**SUPPLIED MATERIAL**
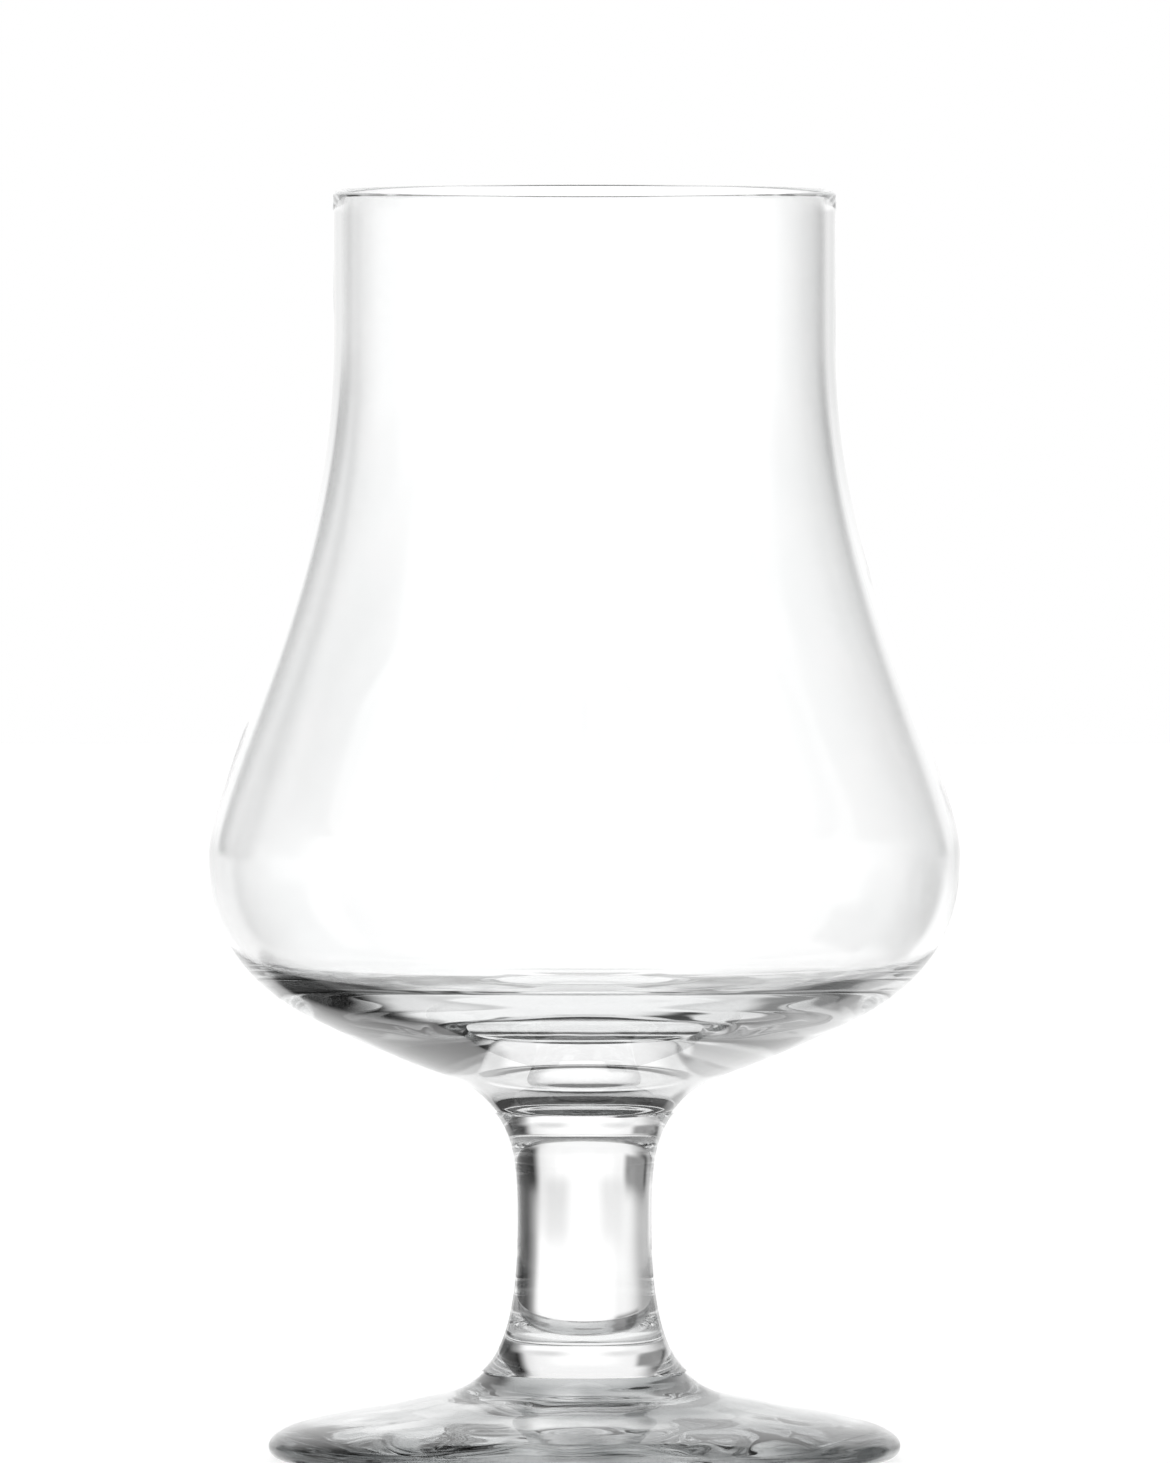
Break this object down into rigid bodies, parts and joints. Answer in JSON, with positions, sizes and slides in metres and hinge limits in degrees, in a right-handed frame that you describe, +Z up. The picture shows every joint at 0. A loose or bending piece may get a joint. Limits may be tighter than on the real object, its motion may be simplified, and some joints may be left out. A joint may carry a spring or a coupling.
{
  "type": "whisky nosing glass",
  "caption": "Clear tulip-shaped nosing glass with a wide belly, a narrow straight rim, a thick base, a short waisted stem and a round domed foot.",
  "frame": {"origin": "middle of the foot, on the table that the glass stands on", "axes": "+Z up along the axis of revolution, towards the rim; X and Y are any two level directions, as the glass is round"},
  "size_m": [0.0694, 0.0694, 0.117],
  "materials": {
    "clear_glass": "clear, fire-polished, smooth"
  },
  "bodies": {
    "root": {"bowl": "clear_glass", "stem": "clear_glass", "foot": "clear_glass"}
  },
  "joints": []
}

**BRIEF**
Using the data above, reproduce every line exactly.

**RESULT FOR THIS TASK**
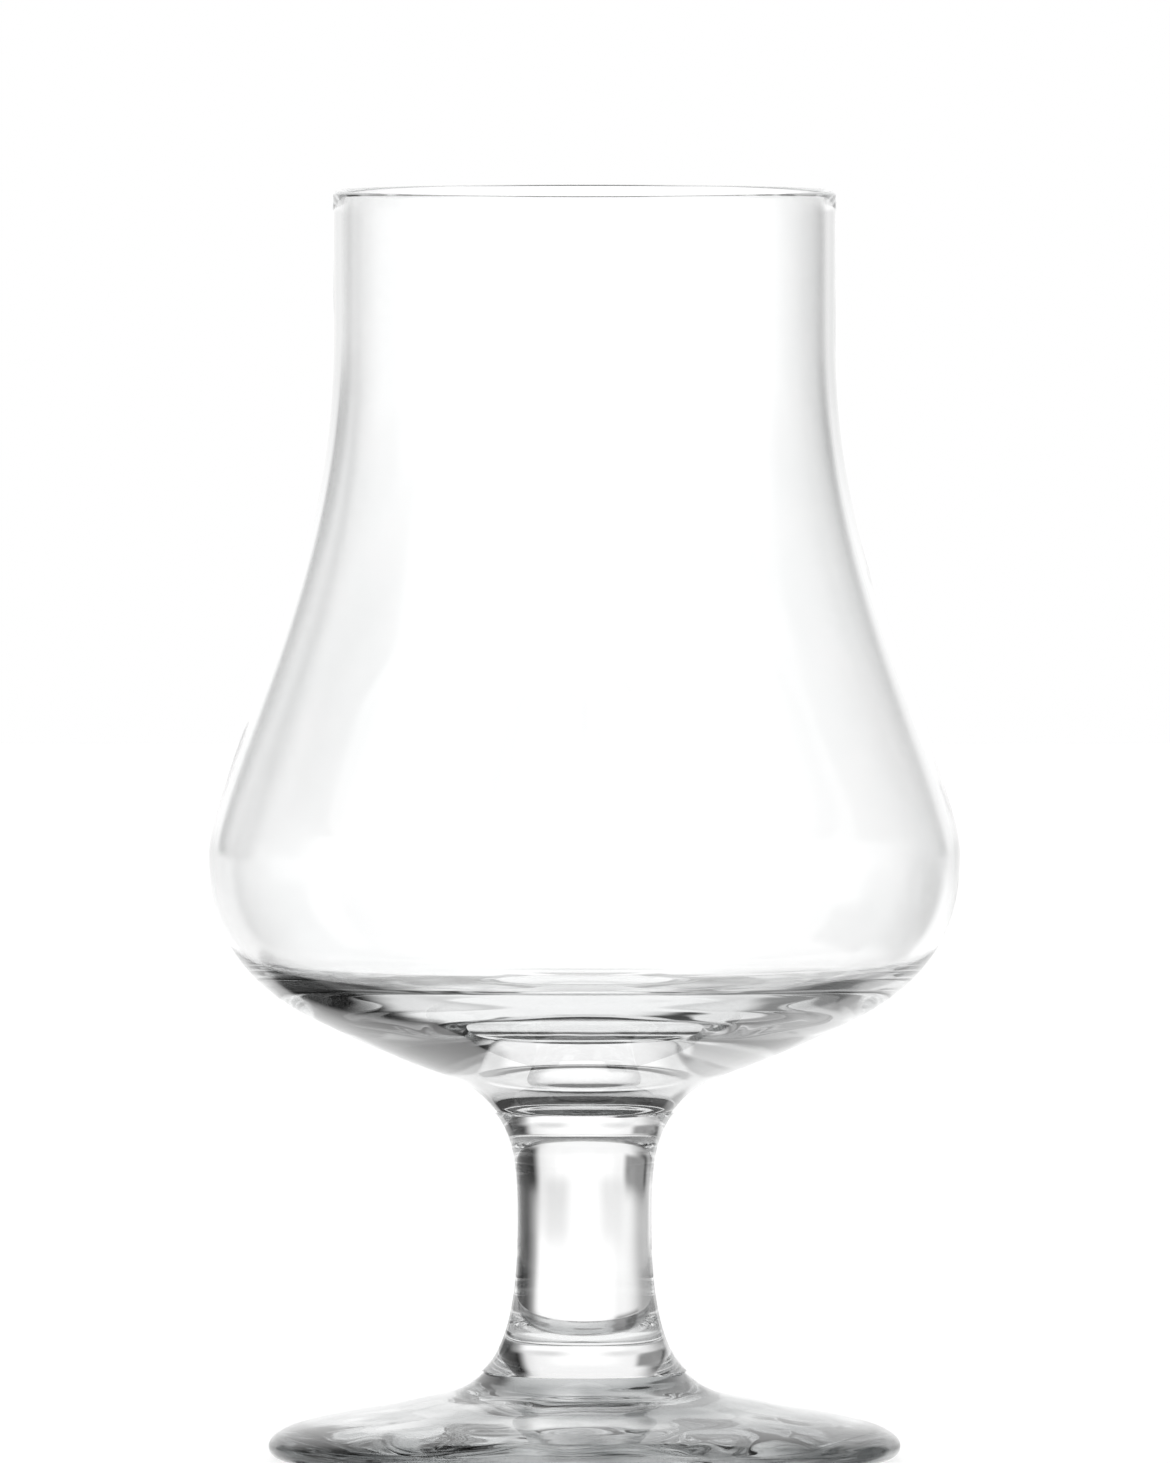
Break this object down into rigid bodies, parts and joints. Answer in JSON, with positions, sizes and slides in metres and hinge limits in degrees, in a right-handed frame that you describe, +Z up. The picture shows every joint at 0. A loose or bending piece may get a joint. Limits may be tighter than on the real object, its motion may be simplified, and some joints may be left out. A joint may carry a spring or a coupling.
{
  "type": "whisky nosing glass",
  "caption": "Clear tulip-shaped nosing glass with a wide belly, a narrow straight rim, a thick base, a short waisted stem and a round domed foot.",
  "frame": {"origin": "middle of the foot, on the table that the glass stands on", "axes": "+Z up along the axis of revolution, towards the rim; X and Y are any two level directions, as the glass is round"},
  "size_m": [0.0694, 0.0694, 0.117],
  "materials": {
    "clear_glass": "clear, fire-polished, smooth"
  },
  "bodies": {
    "root": {"bowl": "clear_glass", "stem": "clear_glass", "foot": "clear_glass"}
  },
  "joints": []
}